In brief the vessel was captured by Somali pirates in May 2008 and subsequently released following payment of a ransom. Shortly after, the vessel suffered a main engine breakdown. The cargo of steel coils was carried under four bills of lading and owners sought General Average (“GA”) security from Metall Market (cargo interests) in the form of a standard GA bond backed by insurers’ guarantee. A GA guarantee was provided in respect of only one of the bills of lading (98 coils). Owners continued to demand a GA bond in respect of all the cargo and also a cash deposit for the cargo not covered by the GA guarantee. Cargo interests refused to provide a bond or cash deposit for any part of the cargo.

Having not received the GA security requested, owners exercised their lien for GA contributions and discharged the cargo into a warehouse.

In arbitration, owners successfully recovered from cargo interests their contribution to GA and storage costs.

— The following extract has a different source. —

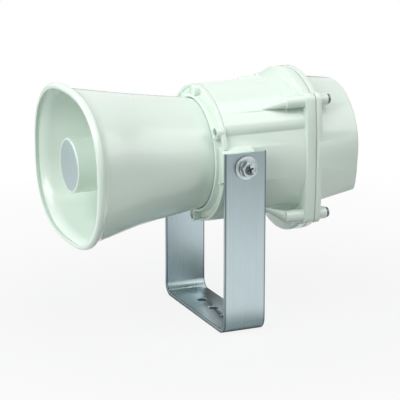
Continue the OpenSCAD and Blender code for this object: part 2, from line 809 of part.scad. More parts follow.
module flat_washer(side) {
    color(steel) pivot_side(side) difference() {
        translate([0, 0, bracket_w / 2]) cylinder(h = washer_t, d = washer_d);
        translate([0, 0, bracket_w / 2 - past]) cylinder(h = washer_t + 2 * past, d = pivot_d + 2 * slip);
    }
}

module phase_plug() {
    color([0.3, 0.3, 0.32]) at_pivot() difference() {
        turned([
            [wall_y - plug_nose_l, 0], [wall_y, tube_bore_back / 2 - plug_nose_gap], [wall_y, plug_r],
            [plug_back_y, plug_r], [plug_back_y, 0]
        ]);
        translate([0, dome_centre_y, 0]) sphere(r = dome_sphere_r + compression_gap);
        for (a = [0:60:300]) rotate([0, a, 0])
            block([tube_bore_back / 2 - plug_slot_in, wall_y - past, -plug_slot_t / 2],
                [plug_slot_reach, plug_back_y + past, plug_slot_t / 2]);
    }
}

module driver_screw_holes(y0, y1, r) {
    for (a = [45:90:315])
        bar_y([driver_screw_r * cos(a), driver_screw_r * sin(a)], y0, y1, r);
}

module driver_adapter() {
    color([0.3, 0.3, 0.32]) at_pivot() difference() {
        turned([
            [wall_y, plug_r + slip], [wall_y, driver_d / 2], [surround_y, driver_d / 2],
            [surround_y, surround_free_r], [plug_back_y - 0.8, surround_free_r - 1],
            [plug_back_y - 0.8, plug_r + slip]
        ]);
        driver_screw_holes(wall_y - past, surround_y + past, driver_screw_d / 2 + slip);
    }
}

module diaphragm_surround() {
    roll_mid = (surround_bore_r + 1.8 + surround_free_r) / 2;
    roll_r = (surround_free_r - surround_bore_r - 1.8) / 2;
    squash = 0.36;
    color([0.55, 0.5, 0.4]) at_pivot() turned(concat(
        [[surround_y + surround_t, surround_bore_r], [surround_y, surround_bore_r]],
        [for (i = [0:8]) let (a = 180 - i * 22.5)
            [surround_y - (roll_r * squash) * sin(a), roll_mid + roll_r * cos(a)]],
        [[surround_y, surround_free_r + 3], [surround_y + surround_t, surround_free_r + 3]],
        [for (i = [0:8]) let (a = i * 22.5)
            [surround_y + surround_t - (roll_r * squash) * sin(a), roll_mid + (roll_r - surround_t / 2) * cos(a)]]
    ));
}

module diaphragm_dome() {
    steps = 10;
    reach = asin((dome_r - 0.3) / dome_sphere_r);
    color([0.75, 0.62, 0.4]) at_pivot() turned(concat(
        [for (i = [0:steps]) let (a = reach * i / steps)
            [dome_centre_y - dome_sphere_r * cos(a), dome_sphere_r * sin(a)]],
        [[ring_y, dome_rim_r], [dome_base_y, dome_rim_r]],
        [for (i = [steps:-1:0]) let (a = reach * 0.97 * i / steps)
            [dome_centre_y - (dome_sphere_r - dome_t) * cos(a), (dome_sphere_r - dome_t) * sin(a)]]
    ));
}

module voice_coil() {
    coil_y = plate_y + 0.4;
    color([0.75, 0.4, 0.2]) at_pivot() turned([
        [dome_base_y, former_r], [dome_base_y, former_r + former_t], [coil_y, former_r + former_t],
        [coil_y, former_r + coil_t], [coil_y + top_plate_t + 0.6, former_r + coil_t],
        [coil_y + top_plate_t + 0.6, former_r]
    ]);
}

module diaphragm_ring() {
    color([0.35, 0.36, 0.38]) at_pivot() difference() {
        turned([
            [ring_y, surround_free_r - 0.5], [ring_y, driver_d / 2],
            [plate_y, driver_d / 2], [plate_y, surround_free_r - 0.5]
        ]);
        turned([
            [ring_y - past, surround_free_r - past], [ring_y - past, surround_free_r + 3.1],
            [ring_y, surround_free_r + 3.1], [ring_y, surround_free_r - past]
        ]);
        driver_screw_holes(ring_y - past, plate_y + past, driver_screw_d / 2 + slip);
    }
}

module driver_top_plate() {
    color([0.5, 0.52, 0.55]) at_pivot() difference() {
        turned([
            [plate_y, plate_bore_r], [plate_y, driver_d / 2], [magnet_y, driver_d / 2], [magnet_y, plate_bore_r]
        ]);
        driver_screw_holes(plate_y - past, magnet_y + past, driver_screw_d / 2 + slip);
    }
}

module driver_magnet() {
    color([0.2, 0.2, 0.22]) at_pivot() turned([
        [magnet_y, plate_bore_r + magnet_gap], [magnet_y, magnet_d / 2],
        [yoke_y, magnet_d / 2], [yoke_y, plate_bore_r + magnet_gap]
    ]);
}

module driver_yoke() {
    vent_r = 4;
    color([0.5, 0.52, 0.55]) at_pivot() difference() {
        turned([
            [plate_y, vent_r], [plate_y, pole_r], [yoke_y, pole_r], [yoke_y, magnet_d / 2 - yoke_step],
            [yoke_end_y, magnet_d / 2 - yoke_step], [yoke_end_y, vent_r]
        ]);
        for (side = [-1, 1])
            bar_y([side * foot_screw_x, 0], yoke_y + foot_screw_floor, yoke_end_y + past, foot_screw_d / 2);
    }
}

module driver_screws() {
    color(steel) at_pivot() for (a = [45:90:315])
        translate([driver_screw_r * cos(a), 0, driver_screw_r * sin(a)]) along_y() {
            translate([0, 0, joint_y + driver_screw_sink])
                cylinder(h = magnet_y - joint_y - driver_screw_sink, d = driver_screw_d);
            translate([0, 0, magnet_y]) cylinder(h = driver_head_h, d = driver_head_d);
        }
}

module transformer_core() {
    color([0.4, 0.42, 0.45]) at_pivot() difference() {
        block([-core_w / 2, core_y, -core_h / 2], [core_w / 2, core_y + core_t, core_h / 2]);
        for (side = [-1, 1]) {
            inner = core_leg / 2;
            outer = core_leg / 2 + core_window;
            block([side > 0 ? inner : -outer, core_y - past, -core_window_h / 2],
                [side > 0 ? outer : -inner, core_y + core_t + past, core_window_h / 2]);
        }
    }
}

module transformer_winding() {
    half_x = core_leg / 2 + core_window - winding_gap;
    half_z = core_window_h / 2 - winding_gap;
    color([0.75, 0.55, 0.25]) at_pivot() difference() {
        block([-half_x, core_y - winding_out, -half_z], [half_x, core_y + core_t + winding_out, half_z]);
        block([-core_leg / 2 - slip, core_y - slip, -half_z - past],
            [core_leg / 2 + slip, core_y + core_t + slip, half_z + past]);
    }
}

module transformer_strap() {
    out_x = core_w / 2 + strap_t;
    end_y = core_y + core_t + strap_t;
    color(steel) at_pivot() difference() {
        union() {
            for (side = [-1, 1]) {
                x0 = side > 0 ? core_w / 2 : -out_x;
                block([x0, yoke_end_y, -strap_w / 2], [x0 + strap_t, core_y + core_t, strap_w / 2]);
                f0 = side > 0 ? out_x : -out_x - foot_l;
                block([f0, yoke_end_y, -strap_w / 2], [f0 + foot_l, yoke_end_y + strap_t, strap_w / 2]);
                t0 = side > 0 ? core_leg / 2 + core_window + strap_gap : -out_x;
                t1 = side > 0 ? out_x : -core_leg / 2 - core_window - strap_gap;
                block([t0, core_y + core_t, -strap_w / 2], [t1, end_y, strap_w / 2]);
                block([t0, core_y - strap_t, -strap_w / 2], [t1, core_y, strap_w / 2]);
            }
        }
        for (side = [-1, 1])
            bar_y([side * foot_screw_x, 0], yoke_end_y - past, yoke_end_y + strap_t + past,
                foot_screw_d / 2 + slip);
    }
}

module transformer_screws() {
    color(steel) at_pivot() for (side = [-1, 1])
        translate([side * foot_screw_x, 0, 0]) along_y() {
            translate([0, 0, yoke_y + foot_screw_floor])
                cylinder(h = yoke_t - foot_screw_floor + strap_t, d = foot_screw_d);
            translate([0, 0, yoke_end_y + strap_t]) cylinder(h = foot_head_h, d = foot_head_d);
        }
}

module terminal_block() {
    front_y = cover_inside_y - terminal_l;
    color([0.15, 0.15, 0.16]) at_pivot() difference() {
        block([-terminal_w / 2, front_y, terminal_z - terminal_h / 2],
            [terminal_w / 2, cover_inside_y, terminal_z + terminal_h / 2]);
        for (i = [0:terminal_ways - 1]) {
            x = -terminal_w / 2 + terminal_pitch * (i + 0.5);
            bar_y([x, terminal_z + terminal_screw_up], front_y - past, cover_inside_y - terminal_floor,
                terminal_screw_r);
            block([x - terminal_slot_half, front_y - past, terminal_z - terminal_slot_low],
                [x + terminal_slot_half, front_y + terminal_slot_depth, terminal_z - terminal_slot_high]);
        }
    }
}

module terminal_screws() {
    color([0.8, 0.65, 0.35]) at_pivot() for (i = [0:terminal_ways - 1])
        bar_y([-terminal_w / 2 + terminal_pitch * (i + 0.5), terminal_z + terminal_screw_up],
            cover_inside_y - terminal_l + terminal_screw_sink, cover_inside_y - terminal_floor,
            terminal_screw_r);
}

module cable_grommet() {
    color([0.15, 0.15, 0.15]) at_pivot() translate([0, 0, cable_z]) turned([
        [cover_inside_y - grommet_lip_t, cable_d / 2], [cover_inside_y - grommet_lip_t, grommet_r + grommet_lip],
        [cover_inside_y, grommet_r + grommet_lip], [cover_inside_y, grommet_r],
        [cover_end_y, grommet_r], [cover_end_y, grommet_r + grommet_lip],
        [cover_end_y + grommet_stand - 0.4, grommet_r + grommet_lip - 0.4],
        [cover_end_y + grommet_stand, grommet_r + grommet_lip - grommet_lip_t],
        [cover_end_y + grommet_stand, cable_d / 2]
    ]);
}

module cable_clamp() {
    mid_y = cover_inside_y - shelf_l / 2;
    color([0.15, 0.15, 0.16]) at_pivot() difference() {
        union() {
            block([-clamp_screw_x - clamp_end, mid_y - clamp_half_w, clamp_z],
                [clamp_screw_x + clamp_end, mid_y + clamp_half_w, clamp_z + clamp_t]);
            for (side = [-1, 1])
                translate([side * clamp_screw_x, mid_y, shelf_z]) cylinder(h = clamp_z - shelf_z + 1, r = clamp_post_r);
        }
        for (side = [-1, 1])
            translate([side * clamp_screw_x, mid_y, shelf_z - past])
                cylinder(h = clamp_z + clamp_t - shelf_z + 2 * past, d = clamp_hole_d);
    }
}

module clamp_screws() {
    mid_y = cover_inside_y - shelf_l / 2;
    color(steel) at_pivot() for (side = [-1, 1]) translate([side * clamp_screw_x, mid_y, 0]) {
        translate([0, 0, shelf_z - clamp_screw_depth])
            cylinder(h = clamp_z + clamp_t - shelf_z + clamp_screw_depth, d = clamp_screw_d);
        translate([0, 0, clamp_z + clamp_t]) cylinder(h = clamp_head_h, d = clamp_head_d);
    }
}

bracket();
horn_bell();
bell_seal();
reflector_cup();
cup_plate();
throat_tube();
front_flange();
flange_screws();
housing();
rear_gasket();
rear_cover();
cover_screws();
pivot_insert(1);  // pivot_insert_right
pivot_insert(-1);  // pivot_insert_left
pivot_screw(1);  // pivot_screw_right
pivot_screw(-1);  // pivot_screw_left
spring_washer(1);  // spring_washer_right
spring_washer(-1);  // spring_washer_left
flat_washer(1);  // flat_washer_right
flat_washer(-1);  // flat_washer_left
phase_plug();
driver_adapter();
diaphragm_surround();
diaphragm_dome();
voice_coil();
diaphragm_ring();
driver_top_plate();
driver_magnet();
driver_yoke();
driver_screws();
transformer_core();
transformer_winding();
transformer_strap();
transformer_screws();
terminal_block();
terminal_screws();
cable_grommet();
cable_clamp();
clamp_screws();
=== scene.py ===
"""Weatherproof folded-horn loudspeaker on a U bracket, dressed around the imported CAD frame.

Every length is in metres, in the frame's own coordinates: +Z is up, the mouth faces -Y, and the
horn's axis runs along Y at the height of the pivot.
"""

import json
import logging
import math
from dataclasses import dataclass
from enum import Enum
from typing import Any, Iterable, Sequence

import bmesh
import bpy
from mathutils import Matrix, Vector

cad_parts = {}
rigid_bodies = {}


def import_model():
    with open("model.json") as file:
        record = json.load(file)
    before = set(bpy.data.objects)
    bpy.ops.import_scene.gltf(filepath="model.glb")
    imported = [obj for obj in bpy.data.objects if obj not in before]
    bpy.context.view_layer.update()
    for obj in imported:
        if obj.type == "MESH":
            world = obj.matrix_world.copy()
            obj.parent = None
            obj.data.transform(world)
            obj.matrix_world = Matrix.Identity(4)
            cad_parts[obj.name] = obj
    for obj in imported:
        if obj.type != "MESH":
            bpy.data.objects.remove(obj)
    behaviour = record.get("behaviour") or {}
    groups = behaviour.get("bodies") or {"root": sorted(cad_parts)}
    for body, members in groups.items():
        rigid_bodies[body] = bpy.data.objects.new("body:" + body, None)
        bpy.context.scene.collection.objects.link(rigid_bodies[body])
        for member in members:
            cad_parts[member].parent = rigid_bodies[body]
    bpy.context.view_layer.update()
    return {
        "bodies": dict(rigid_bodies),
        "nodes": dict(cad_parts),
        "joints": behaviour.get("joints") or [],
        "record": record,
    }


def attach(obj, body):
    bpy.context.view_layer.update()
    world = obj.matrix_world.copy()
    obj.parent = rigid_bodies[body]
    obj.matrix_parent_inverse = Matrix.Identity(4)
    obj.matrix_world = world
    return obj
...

On appeal, the High Court overturned the arbitrator’s decision that the cargo interests were liable for the storage costs.

The cargo interests unsuccessfully appealed the High Court’s decision that owners had not waived their lien when accepting the GA guarantee: “…there is nothing in the authorities to suggest that a guarantee without a bond is sufficient, or that to require a bond in addition to a guarantee is unreasonable … Provided the request is reasonable, the shipowner is entitled to make his own terms if he is to forego immediate payment or release his lien.” As such owners were entitled to exercise a lien in respect of GA when a GA guarantee had been provided by insurers for a small part of the cargo only and no GA bond has been provided by cargo interests.

In contrast, and in a decision to be welcomed by carriers the Court of Appeal decided that owners were entitled to the costs of storing the cargo when exercising their lien. In doing so, the court distinguished the House of Lords decision in Somes v British Empire Shipping Co (1860) on which the High Court had relied when deciding against owners. In that case a repair yard exercised a lien over a ship but failed in its claim to recover the berth costs for occupying the dock while the lien was exercised on the basis of a general rule that the costs of retaining possession of goods in the exercise of a lien are not recoverable from the owner of the goods. The Court of Appeal characterised this rule as ‘‘… a narrow one, of doubtful status outside the context of an artificer’s lien’’ i.e. a lien granted to a party who has carried out work on a chattel, and went on to state that ‘‘…it was significant that there were few examples of the application of this principle, and none in a commercial context or in the context of carriage of goods by sea’’. Having distinguished the principle in Somes, the arbitrator’s award was upheld.

Finally, it is also noteworthy that in giving the Court of Appeal’s decision Sir Bernard Rix said: “Shipping is performed on the basis that time is money and that a ship is a floating and travelling warehouse for which cargo must pay either in the form of agreed freight or hire, or by way of damages for any breach of contract. If the ship is delayed by the cargo owner’s failure to arrange timely discharge: whether that failure is his breach in facilitating the vessel’s arrival in berth where she may become an arrived ship (and thus start the laytime clock running which may in due course lead to demurrage), or whether he has incurred demurrage under the laytime code; or whether there is no laytime or demurrage code, but merely a general obligation to discharge according to the custom of the port or with customary despatch; or whether he has delayed discharge by refusing to discharge a lien for freight or any other payment for which the ship has a lien and has thereby given invalid instructions to discharge; then the contractual arrangement contemplates that either by the means of the liquidated damages known as demurrage, or by means of general damages for detention, the cargo owner must pay (subject of course to any express exceptions to his liability). That is the commercially just result, and the authorities reflect the search for the just and reasonable result. Thus the exercise of a lien must be reasonable and there must be no failure to mitigate damages, but subject to such commercially sensitive principles, the exercise of a lien is no excuse from contractual liability. Even if the Somes principle were prima facie capable of applying, the contractual context, as contemplated in Somes itself, would take the case out of it. And if the contract comes to an end, as in ENE Kos, then the ship will in any event be entitled to claim the cost of taking care of cargo and to continue to enforce any lien it has.”